Thanks to Jyrki who accurately pointed out (in a now tactfully deleted comment!) that my previous version incorrectly assumed that in Claborn's theorem I could take primes as free generators of the class group .

A mistake in a book (added later) In the book Algebraic Number Theory mentioned by John in his question the author describes (on page 66) a generalized localization. He starts with a completely general commutative ring $A$ and a completely arbitrary set $X\subset\text{Spec}(A)$ of prime ideals of $A$. He remarks that the complement $S=\text{Spec}(A)\setminus \bigcup \{\mathfrak p|\mathfrak p\in X\}$ is a multiplicative set and considers the ring of fractions $A(X)=S^{-1}A$. He writes that the only primes $\mathfrak q\subset A$ that survive in $A(X)$ are those which are subsets $\mathfrak q\subset \bigcup \{\mathfrak p|\mathfrak p\in X\}$, and this is absolutely correct. However he adds that in the case of a Dedekind ring $A$ the surviving ideals are those $\mathfrak p \in X$ . This claim (repeated page 70) is not true, as shown by taking for $A$ our $R$ above and for $X$ the set of all maximal ideals in $R$ different from $\mathfrak m$: that ideal $\mathfrak m$ survives in $R(X)$ although it is not an element of $X$ : $\mathfrak m \notin X $ by the very choice of $X$.
Congratulations to John for catching this very subtle little mistake made by a great arithmetician in a great book.

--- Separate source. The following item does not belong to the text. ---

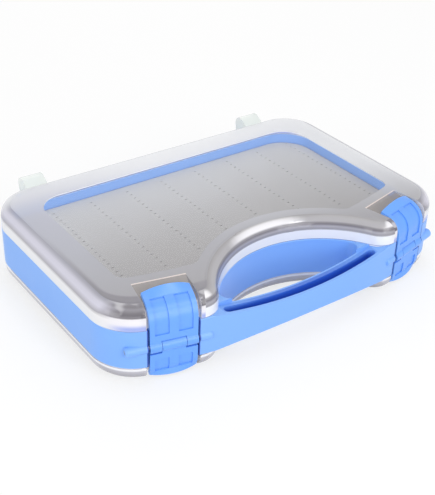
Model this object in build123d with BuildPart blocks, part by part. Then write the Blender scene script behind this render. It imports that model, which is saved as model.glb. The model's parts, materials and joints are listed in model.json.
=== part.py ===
"""Two-sided jig box with a moulded handle.

A blue moulded frame carries a foam tray on each side, a clear lid over each tray,
and two latch stations at the front, where an upper and a lower latch share one pin.
Sizes are in millimetres. +Z is up, the handle is at -Y, and the origin is the centre
of the flat face of the bottom lid on which the box stands.
"""

import os
from math import asin, cos, degrees, radians, sin, sqrt

from build123d import *

# Outline of the box, seen from above
length = 270.0
depth = 187.0
front_radius = 435.0
back_corner = 28.5
front_corner = 30.0
scoop_radius = 72.8
scoop_depth = 50.0
mouth_corner = 15.0

# Heights
frame_height = 27.0
bottom_lid_height = 9.7
top_lid_height = 15.7
lid_gap = 0.3

# Frame
frame_wall = 3.2
floor_thickness = 2.4
edge_bevel = 0.5

# Handle
handle_depth = 12.0
handle_outer_wall = 2.2
handle_inner_wall = 4.0
handle_dip = 5.0
groove_reach = 59.0
gap_corner = 7.0
web_thickness = 2.4

# Lids
lid_wall = 2.4
top_shoulder = 8.5
bottom_shoulder = 7.8
window_depth = 0.7
window_side_margin = 24.0
window_back_margin = 25.5
window_front_margin = 34.5
window_scoop_margin = 14.5
window_back_corner = 18.0
window_front_corner = 8.0

# Foam and gaskets
foam_thickness = 5.5
foam_clearance = 0.5
seal_inset = 1.0
seal_width = 1.1
seal_groove_depth = 1.0
seal_proud = 0.15
seal_clearance = 0.1

# Latches
latch_end_margin = 38.2
latch_width = 30.4
latch_side_gap = 0.9
latch_plate = 2.4
latch_face = 2.6
latch_back_gap = 0.5
upper_bend = 14.0
upper_bend_start = 15.5
upper_turn = 76.0
upper_tab_length = 5.5
upper_tab_rise = 3.6
lower_bend = 11.0
lower_bend_start = 13.5
lower_turn = 25.0
lower_tab_length = 2.6
lower_tab_rise = 2.6
knuckle_radius = 4.2
knuckle_share = 0.5
knuckle_gap = 0.35
panel_depth = 0.8
panel_margin = 3.2
panel_rib = 6.0
panel_foot = 4.4
panel_stop = 2.0
pocket_side_gap = 1.8
upper_pocket_turn = 78.0
upper_pocket_reach = 26.7
lower_pocket_turn = 60.0
lower_pocket_reach = 14.0

# Latch pins and their bosses
pin_inset = 2.4
pin_radius = 1.5
running_gap = 0.05
boss_radius = 3.4
boss_outer_reach = 30.3
boss_inner_reach = 25.0
boss_round = 1.4
station_back = 7.2
station_inner_reach = 30.0
station_outer_reach = 45.0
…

¹ C. R. Leedham-Green: The class group of Dedekind domains, Trans. Amer. Math. Soc. 163 (1972), 493-500 ; doi: 10.1090/S0002-9947-1972-0292806-4, jstor.

Solution 2:

If $R$ is the ring of integers $O_K$ of a finite extension $K$ of $\mathbf{Q}$, then I don't think this can happen. The class of the prime ideal $P$ is of finite order in the class group, say $n$. This means that the ideal $P^n$ is principal. Let $\alpha$ be a generator of $P^n$. Then $\alpha$ doesn't belong to any prime ideal other than $P$, because at the level of ideals inclusion implies (reverse) divisibility, and the factorization of ideals is unique.

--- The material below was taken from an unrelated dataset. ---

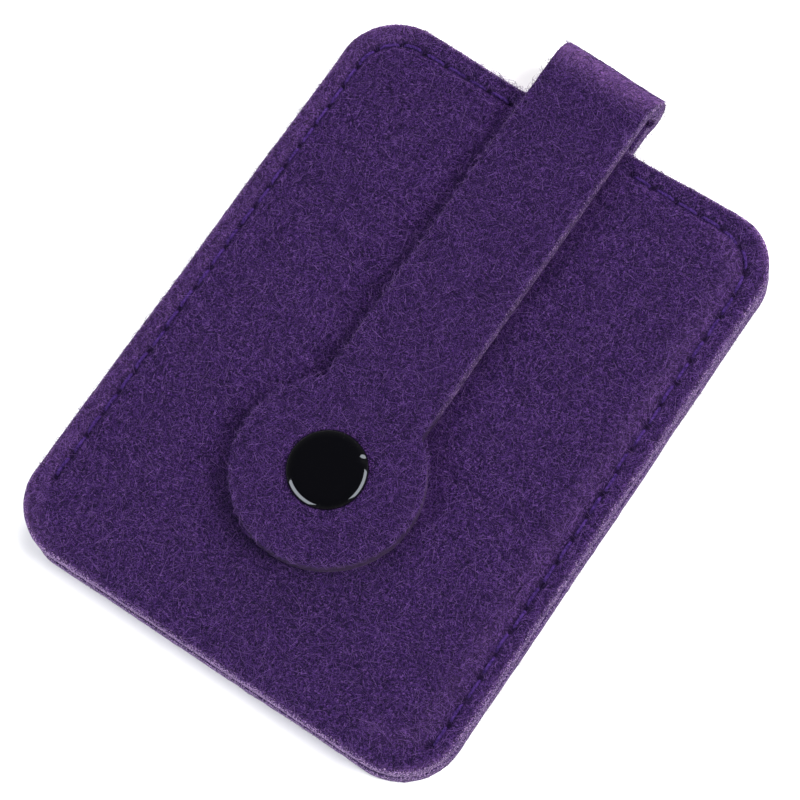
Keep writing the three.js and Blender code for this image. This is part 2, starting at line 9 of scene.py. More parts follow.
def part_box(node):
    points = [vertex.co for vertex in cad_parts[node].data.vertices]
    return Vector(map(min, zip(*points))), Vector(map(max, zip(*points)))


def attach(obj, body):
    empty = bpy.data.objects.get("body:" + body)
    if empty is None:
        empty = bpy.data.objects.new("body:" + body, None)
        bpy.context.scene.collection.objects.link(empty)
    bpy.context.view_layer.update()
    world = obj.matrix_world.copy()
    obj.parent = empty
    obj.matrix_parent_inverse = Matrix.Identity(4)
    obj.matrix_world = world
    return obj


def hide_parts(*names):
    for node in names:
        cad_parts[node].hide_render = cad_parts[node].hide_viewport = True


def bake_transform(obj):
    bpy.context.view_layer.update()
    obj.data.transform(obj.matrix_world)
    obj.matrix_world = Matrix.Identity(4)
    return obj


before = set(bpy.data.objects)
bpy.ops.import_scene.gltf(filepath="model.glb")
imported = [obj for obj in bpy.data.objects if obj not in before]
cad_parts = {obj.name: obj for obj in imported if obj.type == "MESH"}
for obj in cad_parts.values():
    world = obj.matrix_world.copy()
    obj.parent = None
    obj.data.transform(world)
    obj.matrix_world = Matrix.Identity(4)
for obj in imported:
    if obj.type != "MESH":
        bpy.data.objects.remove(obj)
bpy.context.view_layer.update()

MM = 0.001
rng = np.random.default_rng(7)


def new_object(name, data):
    """An object of that data, linked to the scene."""
    piece = bpy.data.objects.new(name, data)
    bpy.context.scene.collection.objects.link(piece)
    return piece


# ---- Camera ----
CAMERA_TARGET = Vector((1.05, -1.4, 3.85)) * MM
CAMERA_DISTANCE = 0.418
CAMERA_AZIMUTH = math.radians(44.8)
CAMERA_ELEVATION = math.radians(71.3)
CAMERA_ROLL = math.radians(-11.2)
CAMERA_LENS = 125.1
CAMERA_NEAREST = 0.01


def add_camera():
    """The camera looks down on the front panel, turned a little about its own axis."""
    level = math.cos(CAMERA_ELEVATION)
    back = Vector((
        math.sin(CAMERA_AZIMUTH) * level,
        -math.cos(CAMERA_AZIMUTH) * level,
        math.sin(CAMERA_ELEVATION),
    ))
    level_right = Vector((math.cos(CAMERA_AZIMUTH), math.sin(CAMERA_AZIMUTH), 0))
    level_up = back.cross(level_right)
    right = level_right * math.cos(CAMERA_ROLL) + level_up * math.sin(CAMERA_ROLL)
    up = back.cross(right)
    place = CAMERA_TARGET + back * CAMERA_DISTANCE
    data = bpy.data.cameras.new("camera")
    data.lens = CAMERA_LENS
    data.clip_start = CAMERA_NEAREST
    camera = new_object("camera", data)
    turn = Matrix((right, up, back)).transposed().to_4x4()
    camera.matrix_world = Matrix.Translation(place) @ turn
    bpy.context.scene.camera = camera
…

This argument works for all the rings, where we have a finite class group, but I'm too ignorant to comment, how much ground this covers :-(

Solution 3:

This answer refers to the contributions of Jyrki and Georges: assume that a maximal ideal $P$ of a Dedekind domain $R$ is NOT contained in the union of all other maximal ideals. Then there exists an element $f\in P$ such that $v_P(f)=n>0$ for the discrete valuation attached to $P$ and $v_Q(f)=0$ for all $Q\neq P$. Now $P^n$ consists of those elements $r\in R$ such that $v_P(r) \geq n$. Thus for every $r\in P$ we get $r=fs$ with $s\in R$. Hence $P^n =fR$. Jyrki has already shown that if $R$ has torsion class group, then no maximal ideal contained in the union of all others can exist.

So: a maximal ideal of $R$ contained in the union of all other maximal ideals exists if and only if the class group of $R$ is not torsion.